Tanya Geisler - Instagram Graphics - Nov 18.png

Remember Paddington Bear?

The marmalade-loving, welly-wearing bumbling sweetheart found by the Browns at Paddington Station with a “please look after this bear” note?

Yeah. He was my main squeeze. Literally. I was given him at the age of five. Maybe six.

I loved that he was soft and gentle and sartorially splendid in said yellow rubber boots (that you could actually take off!),  jaunty red bush hat and blue duffle coat. I loved that he loved elevenses and enjoyed two birthdays a year, “just like the Queen”.

But most of all, I loved our adventures.

We had a big cardboard box that transported us everywhere. We'd fly to the mountains of Nepal, the badlands of South Dakota, the outback of Australia and the moon. Obvs. At the end of every adventure, we’d cry “tally ho to Darkest Peru”. (Neither of us knew what the hell it meant.
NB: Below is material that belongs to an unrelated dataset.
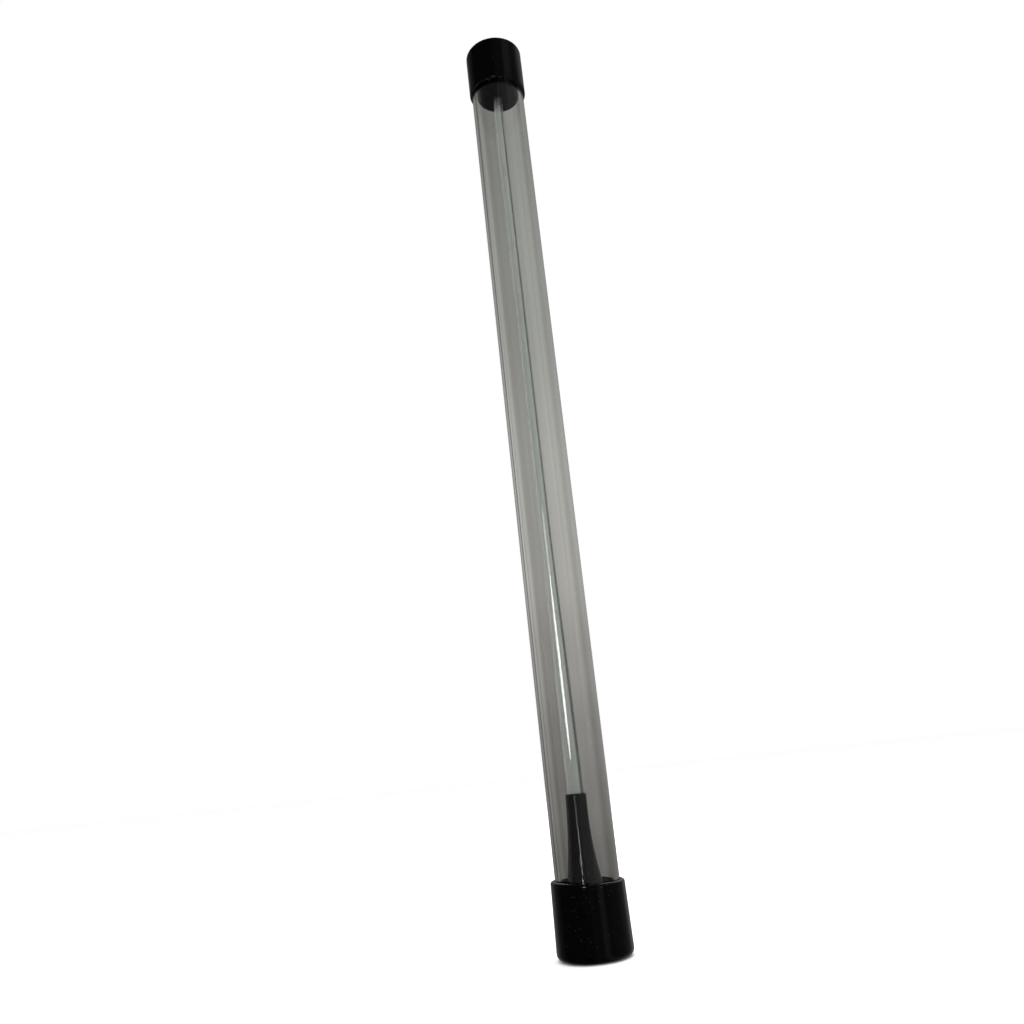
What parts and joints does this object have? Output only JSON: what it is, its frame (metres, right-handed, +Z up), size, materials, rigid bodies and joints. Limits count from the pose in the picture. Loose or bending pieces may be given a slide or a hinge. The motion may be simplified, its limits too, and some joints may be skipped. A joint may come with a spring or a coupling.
{
  "type": "manual rain gauge",
  "caption": "Long clear tube rain gauge with slip-on black end caps and a slender measuring tube standing in a tapered boot on its axis.",
  "frame": {"origin": "centre of the bottom cap's underside", "axes": "+Z up along the tube's axis; the gauge is round, so +X and +Y are free"},
  "size_m": [0.0356, 0.0356, 0.496],
  "materials": {
    "cap_vinyl": "glossy black vinyl",
    "boot_vinyl": "glossy black vinyl",
    "seal_rubber": "matt black rubber",
    "clear_acrylic": "clear polished acrylic, faintly smoky",
    "measuring_glass": "clear glass with a green tint",
    "funnel_plastic": "satin black moulded plastic",
    "liner_foam": "closed-cell foam"
  },
  "bodies": {
    "base": {"bottom_cap": "cap_vinyl", "tube_boot": "boot_vinyl", "base_gasket": "seal_rubber", "boot_o_ring": "seal_rubber", "foot_cushion": "seal_rubber"},
    "tube": {"outer_tube": "clear_acrylic"},
    "measure": {"measuring_tube": "measuring_glass"},
    "funnel": {"collector_funnel": "funnel_plastic"},
    "cap": {"top_cap": "cap_vinyl", "cap_liner": "liner_foam"}
  },
  "joints": [
    {"name": "outer_tube_lift", "type": "slide", "parent": "base", "child": "tube", "axis": [0, 0, 1], "range_m": [0, 0.07]},
    {"name": "measuring_tube_lift", "type": "slide", "parent": "tube", "child": "measure", "axis": [0, 0, 1], "range_m": [0, 0.482]},
    {"name": "funnel_lift", "type": "slide", "parent": "measure", "child": "funnel", "axis": [0, 0, 1], "range_m": [0, 0.03]},
    {"name": "top_cap_lift", "type": "slide", "parent": "funnel", "child": "cap", "axis": [0, 0, 1], "range_m": [0, 0.035]}
  ]
}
Which was more than fine.)

It felt cruel and unusual to hoard such delight from my loved ones, so Paddington and I would often reenact our adventures on the stage that was the living room after dinner.

Into the box we would climb and regale (ahem) our audience of friends and family with the sights, sounds, smells of our escapades and keep them rapt with our witty repartee (he was the naïve sillyheart to my sage straight man). And, always knowing how to keep ‘em satisfied, we’d ask them to shout out where they’d like us to go next. To Marrakesh! To Mimico! To Miami! And we’d see what we could see and get ourselves into scrapes, as only a bear and a little girl in a box could.

When it was clear that the audience had had too much of a good thing (my mother's wrap it up gesture and the guests' glazed-over countenance were the telltale cues), we’d “tally ho to Darkest Peru”, take our bow and retreat to my bedroom where I’d remove his boots, hats and coat (long since lost), and we’d rap about the performance and plan for the next day’s adventures.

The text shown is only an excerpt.